Data provided >>
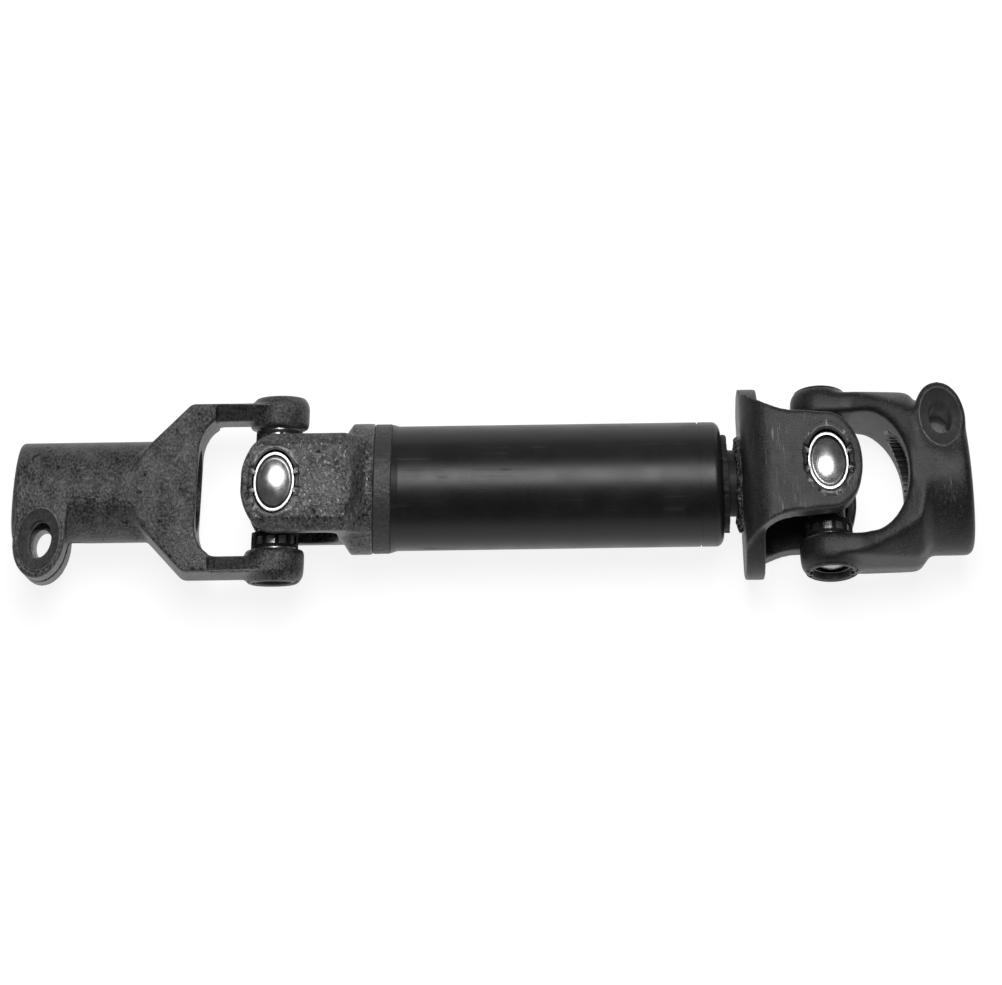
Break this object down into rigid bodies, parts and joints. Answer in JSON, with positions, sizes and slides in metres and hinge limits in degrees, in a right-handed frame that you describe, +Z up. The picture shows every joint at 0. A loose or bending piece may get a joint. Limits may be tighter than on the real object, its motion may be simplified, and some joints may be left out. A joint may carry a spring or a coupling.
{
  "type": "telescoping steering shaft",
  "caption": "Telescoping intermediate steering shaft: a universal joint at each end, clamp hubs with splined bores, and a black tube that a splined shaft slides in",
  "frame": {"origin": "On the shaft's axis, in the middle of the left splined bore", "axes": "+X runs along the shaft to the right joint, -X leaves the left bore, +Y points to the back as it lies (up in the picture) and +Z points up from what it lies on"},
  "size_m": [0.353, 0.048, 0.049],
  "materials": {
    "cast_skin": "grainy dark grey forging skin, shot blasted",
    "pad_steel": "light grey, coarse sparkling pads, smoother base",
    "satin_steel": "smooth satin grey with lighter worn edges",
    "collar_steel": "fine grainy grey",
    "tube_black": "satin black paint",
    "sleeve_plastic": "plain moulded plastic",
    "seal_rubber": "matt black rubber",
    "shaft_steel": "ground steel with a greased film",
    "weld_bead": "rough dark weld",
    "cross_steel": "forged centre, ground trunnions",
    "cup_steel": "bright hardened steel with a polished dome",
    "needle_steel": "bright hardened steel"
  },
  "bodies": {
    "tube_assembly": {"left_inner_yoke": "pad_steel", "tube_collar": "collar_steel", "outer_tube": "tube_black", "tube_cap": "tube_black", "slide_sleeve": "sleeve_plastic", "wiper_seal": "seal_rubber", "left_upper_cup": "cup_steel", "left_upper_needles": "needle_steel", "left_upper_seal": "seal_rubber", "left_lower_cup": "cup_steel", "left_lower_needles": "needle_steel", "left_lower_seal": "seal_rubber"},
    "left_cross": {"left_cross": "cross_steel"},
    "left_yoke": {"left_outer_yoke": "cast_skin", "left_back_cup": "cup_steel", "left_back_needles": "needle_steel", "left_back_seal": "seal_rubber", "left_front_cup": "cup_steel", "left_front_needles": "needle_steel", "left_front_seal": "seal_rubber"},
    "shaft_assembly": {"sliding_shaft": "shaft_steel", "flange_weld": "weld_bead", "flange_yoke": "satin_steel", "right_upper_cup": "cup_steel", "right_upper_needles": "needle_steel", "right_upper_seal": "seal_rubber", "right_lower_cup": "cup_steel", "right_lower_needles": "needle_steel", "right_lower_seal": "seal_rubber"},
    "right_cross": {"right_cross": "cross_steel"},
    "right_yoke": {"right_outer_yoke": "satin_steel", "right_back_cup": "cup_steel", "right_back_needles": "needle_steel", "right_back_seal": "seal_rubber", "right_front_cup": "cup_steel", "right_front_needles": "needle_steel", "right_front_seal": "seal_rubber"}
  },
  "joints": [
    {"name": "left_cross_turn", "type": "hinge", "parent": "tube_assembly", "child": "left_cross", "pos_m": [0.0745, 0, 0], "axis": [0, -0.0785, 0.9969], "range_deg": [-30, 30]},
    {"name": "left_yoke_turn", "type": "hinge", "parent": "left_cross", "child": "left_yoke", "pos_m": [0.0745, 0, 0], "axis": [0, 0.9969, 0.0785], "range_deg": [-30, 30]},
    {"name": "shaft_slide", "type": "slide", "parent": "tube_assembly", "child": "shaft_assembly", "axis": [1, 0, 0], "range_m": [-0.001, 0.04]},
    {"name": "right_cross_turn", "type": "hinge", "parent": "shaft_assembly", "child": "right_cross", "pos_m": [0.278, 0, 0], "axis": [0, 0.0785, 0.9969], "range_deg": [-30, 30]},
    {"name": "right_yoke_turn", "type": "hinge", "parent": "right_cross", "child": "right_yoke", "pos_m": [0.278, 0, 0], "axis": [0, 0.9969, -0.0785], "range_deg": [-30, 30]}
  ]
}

* * *

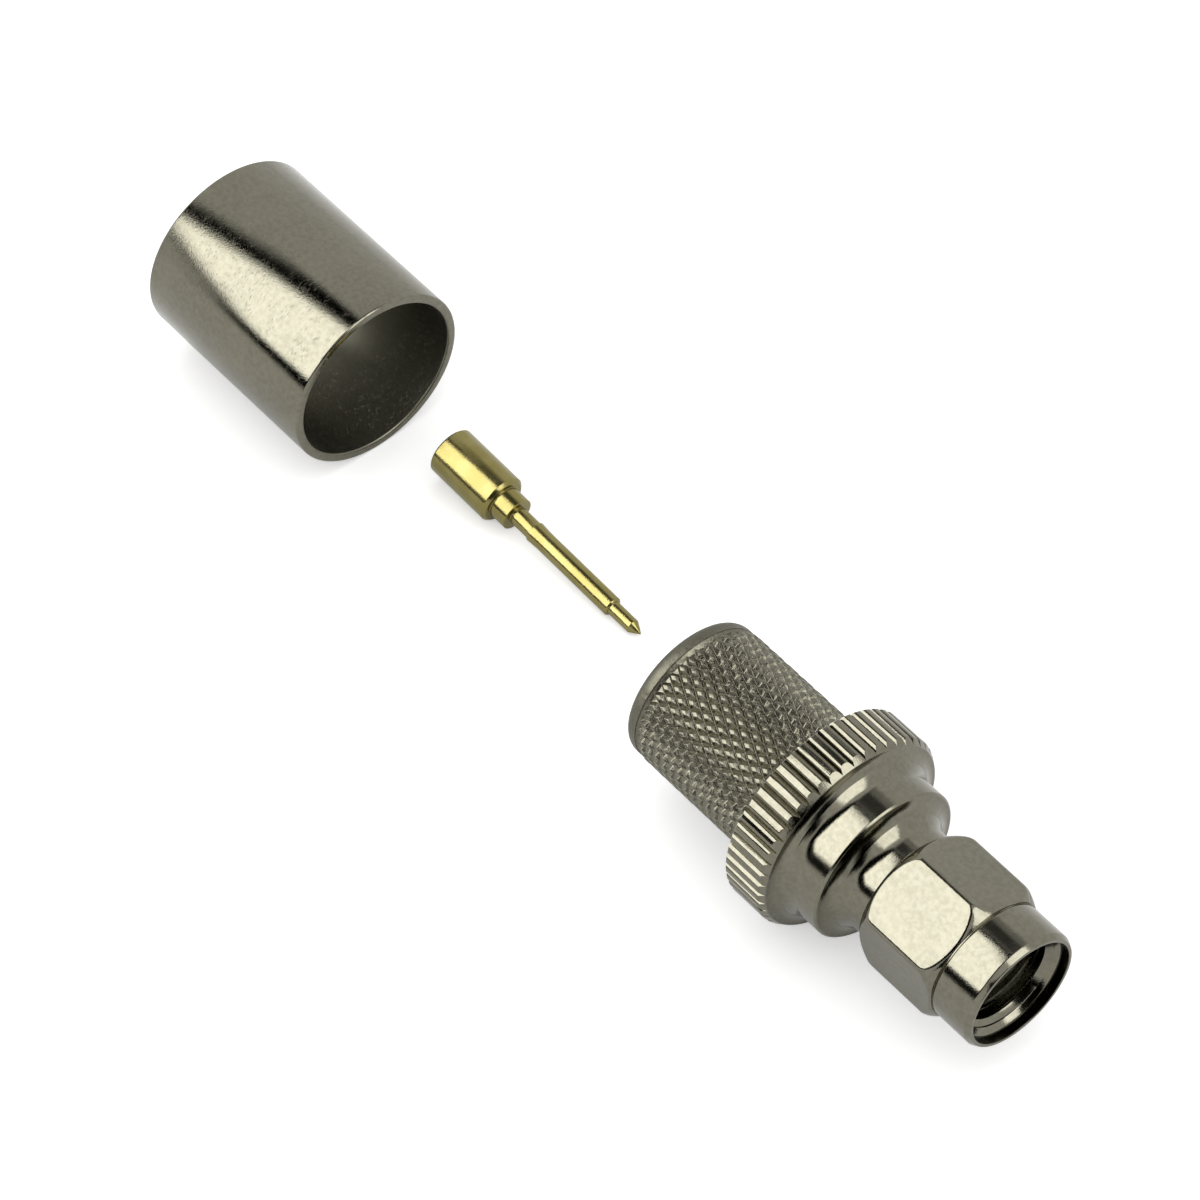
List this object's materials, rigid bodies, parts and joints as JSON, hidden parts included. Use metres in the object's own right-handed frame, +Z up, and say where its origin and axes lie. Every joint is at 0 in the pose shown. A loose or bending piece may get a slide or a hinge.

* * *

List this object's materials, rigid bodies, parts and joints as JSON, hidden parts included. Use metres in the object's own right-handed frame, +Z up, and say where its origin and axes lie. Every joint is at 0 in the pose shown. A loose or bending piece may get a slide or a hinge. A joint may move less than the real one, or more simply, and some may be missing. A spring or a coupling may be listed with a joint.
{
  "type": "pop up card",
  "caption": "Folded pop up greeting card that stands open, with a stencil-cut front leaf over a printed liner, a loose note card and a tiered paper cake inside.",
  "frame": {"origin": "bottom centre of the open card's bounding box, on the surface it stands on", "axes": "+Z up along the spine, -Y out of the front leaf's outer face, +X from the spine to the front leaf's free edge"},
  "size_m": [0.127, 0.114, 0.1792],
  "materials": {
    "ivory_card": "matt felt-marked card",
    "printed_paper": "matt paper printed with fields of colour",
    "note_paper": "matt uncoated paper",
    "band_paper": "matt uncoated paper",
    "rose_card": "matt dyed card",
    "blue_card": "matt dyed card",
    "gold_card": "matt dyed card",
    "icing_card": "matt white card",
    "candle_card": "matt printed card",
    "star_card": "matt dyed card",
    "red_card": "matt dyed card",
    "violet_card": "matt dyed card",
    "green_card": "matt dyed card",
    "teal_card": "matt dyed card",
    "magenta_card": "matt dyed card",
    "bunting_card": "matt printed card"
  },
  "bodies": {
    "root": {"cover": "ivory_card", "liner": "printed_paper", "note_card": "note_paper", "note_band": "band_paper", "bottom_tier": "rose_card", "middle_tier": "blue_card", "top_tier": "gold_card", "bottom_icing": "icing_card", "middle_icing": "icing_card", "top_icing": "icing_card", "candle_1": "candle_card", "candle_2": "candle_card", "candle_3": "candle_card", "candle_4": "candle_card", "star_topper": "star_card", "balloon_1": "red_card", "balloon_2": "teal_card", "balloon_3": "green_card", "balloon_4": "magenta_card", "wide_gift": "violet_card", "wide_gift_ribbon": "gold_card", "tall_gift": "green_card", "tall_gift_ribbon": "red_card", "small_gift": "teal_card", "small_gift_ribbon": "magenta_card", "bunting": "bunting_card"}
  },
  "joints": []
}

Goal >> From the data above, copy out every line with the string "picture" in it.

Reply >>
Break this object down into rigid bodies, parts and joints. Answer in JSON, with positions, sizes and slides in metres and hinge limits in degrees, in a right-handed frame that you describe, +Z up. The picture shows every joint at 0. A loose or bending piece may get a joint. Limits may be tighter than on the real object, its motion may be simplified, and some joints may be left out. A joint may carry a spring or a coupling.
  "frame": {"origin": "On the shaft's axis, in the middle of the left splined bore", "axes": "+X runs along the shaft to the right joint, -X leaves the left bore, +Y points to the back as it lies (up in the picture) and +Z points up from what it lies on"},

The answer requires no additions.